Richard St. John's book of poems, The Pure Inconstancy of Grace, was published in 2005 by Truman State University Press, as first runner up for the 2004 T. S. Eliot Prize for Poetry. His poem “Shrine” was released as a chapbook from Finishing Line Press in March 2011.  His work has also appeared in Sewanee Review, Poet Lore, and Carolina Quarterly as well as many other periodicals and anthologies. He received degrees in English from Princeton University and the University of Virginia. In 2002, he completed a mid-career Loeb Fellowship at Harvard University. He lives in Pittsburgh with his wife Kate.


Romella Kitchens is a graduate of the University  of Pittsburgh with three masters degrees in education. She has been published in Main Street Rag, The Pittsburgh Post Gazette, Rune Literary Magazine, Essence Magazine, The California Quarterly, 5 AM,  Mud Fish and many more. Her poetry lesson plan is included in Autumn House's The Working Poet: 75 Writing Exercises and a Poetry Anthology, edited by Scott Minor.  Her published chapbooks include: Hip Hop Warrior, The Immortals, The Heaven Of Elephants and her latest The Red Covered Bridge through Pudding House Press. Currently, she is dividing her time between writing plays, seeking publication of a book of short stories and seeking publication of a full-length book of poetry.  

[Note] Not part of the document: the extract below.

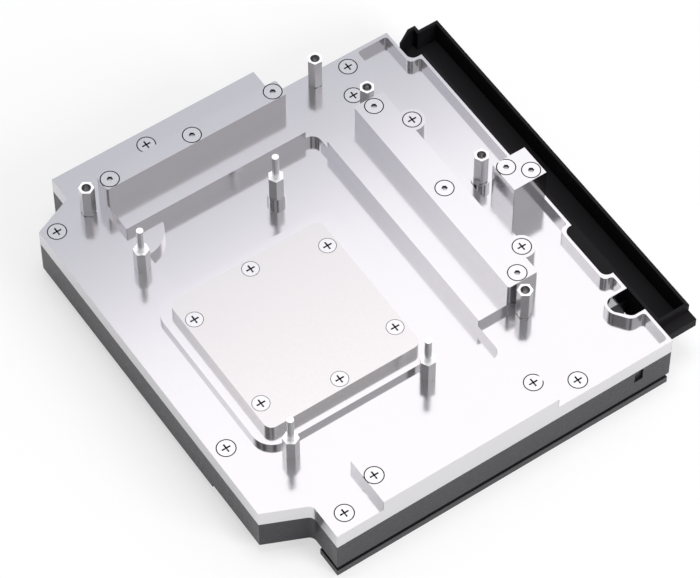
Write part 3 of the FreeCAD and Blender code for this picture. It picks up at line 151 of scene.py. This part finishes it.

Joseph Karasek performed as an actor and violinist with The Theater Within, an improvisational theater group in New York City.  A former violist with the National Orchestral Association, he created school orchestras on the elementary and secondary levels, and taught music composition and music theory at Long Island University.  Living in Pittsburgh, PA since 1991, he has taught philosophy at the Academy for Lifelong Learning at Carnegie Mellon University.  Several years ago, he led a study group on James Joyce's Ulysses there.  His poetry has been published in Only the Sea Keeps: Poetry of the Tsunami (Bayeux Arts) and Blue Arc West: An Anthology of California Poets.  His first two books of poetry, Beyond Waking and Love and the Ten Thousand Things, were published IN 2009 by Tebot Bach.